Khorram continued, “One thousand buildings, including 30-40 residential and commercial units, 30,000 to 40,000 residential and commercial units altogether, are at the risk of fire. There is an even more terrifying disaster than fire threatening the capital city, i.e. earthquake. Sub-surface layers of the city, to the south of Enqelab Street, [in downtown Tehran] are soft; the ground water level is high. In fact, buildings are floating on a layer of sewage. In the event of a six-magnitude earthquake, these layers will collide and buildings will collapse. 

“In the year ending March 2004, Japan International Cooperation Agency conducted a study in Tehran and reached the conclusion that hundreds of thousands of residential units in Tehran will ruin and millions of people will be killed if a six-magnitude earthquake strikes,” he said.

“People need to know that it is better to spend 8% of the total costs of construction on seismic strengthening of the building rather than seeing an earthquake ruining their properties.”

Noting that more than 50% of public buildings are also highly vulnerable and need to become resistant to fire, the official said, “The lifespan of buildings in Iran was an average 30 years in the 1970s; now it has reduced to 23-24 years, whereas in Europe and America their buildings’ lifespan was 30 years and now exceeds 120 years. There’s a long path ahead of us to improve the lifespan of the buildings to 50 years.
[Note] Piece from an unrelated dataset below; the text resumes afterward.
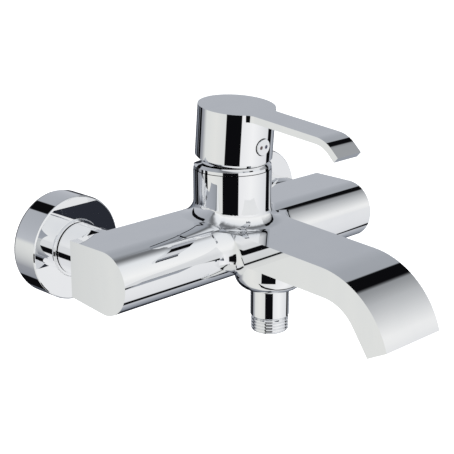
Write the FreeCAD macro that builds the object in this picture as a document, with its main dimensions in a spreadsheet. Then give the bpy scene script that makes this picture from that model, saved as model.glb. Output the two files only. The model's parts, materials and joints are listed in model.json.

That won’t be possible by using traditional methods; less than 5% of constructions in Iran are carried out by using industrial techniques and methods.”

“Real-estate development by individuals who don’t have the knowledge and expertise needed in the field has reduced the industry to jerry-building,” the managing director of Maskan Investment Group, the parent company of Bank Maskan, Rouzbeh Zahiri Hashemi says.

“Iran’s construction sector is facing the inflow of inefficient and unprofessional investors for years now. The outcome of absence of a single rule regarding people who are both investors and builders has led to the decline in construction quality, age and the rapid deterioration of residential properties,” he was quoted as saying by Hibna. 

Asked why the average lifespan of residential buildings in Iran is much shorter than that of the global average, as the average lifespan of an apartment is 50 years in the world compared to 25-30 years in Iran, he said that is chiefly to blame on the job being done by unprofessional hands rather than by efficient, certified builders.

“Is it possible for ordinary people to manufacture vehicles? Can they secure permits easily? Certainly not! But what if the same people decide to build a house? No legal hurdles would face them. The fact of the matter is that there isn’t a specific, integrated organizing system in place to supervise home construction like that of manufacturing cars. 

Underlining the importance of separating investment sector from housing production, the official said, “The point is those who carry out construction work are themselves investors. Those who don’t have expertise are building homes across the country. They don’t have the perspective of a career engineer. They’re jerry builders. The quality of building starts from factories that make construction materials to the time the plan is being executed by professionals.” 

Hashemi noted that the lack of safety and technical standards and principles in all phases of the construction projects leads to the premature deterioration of buildings, i.e., before the age of 50.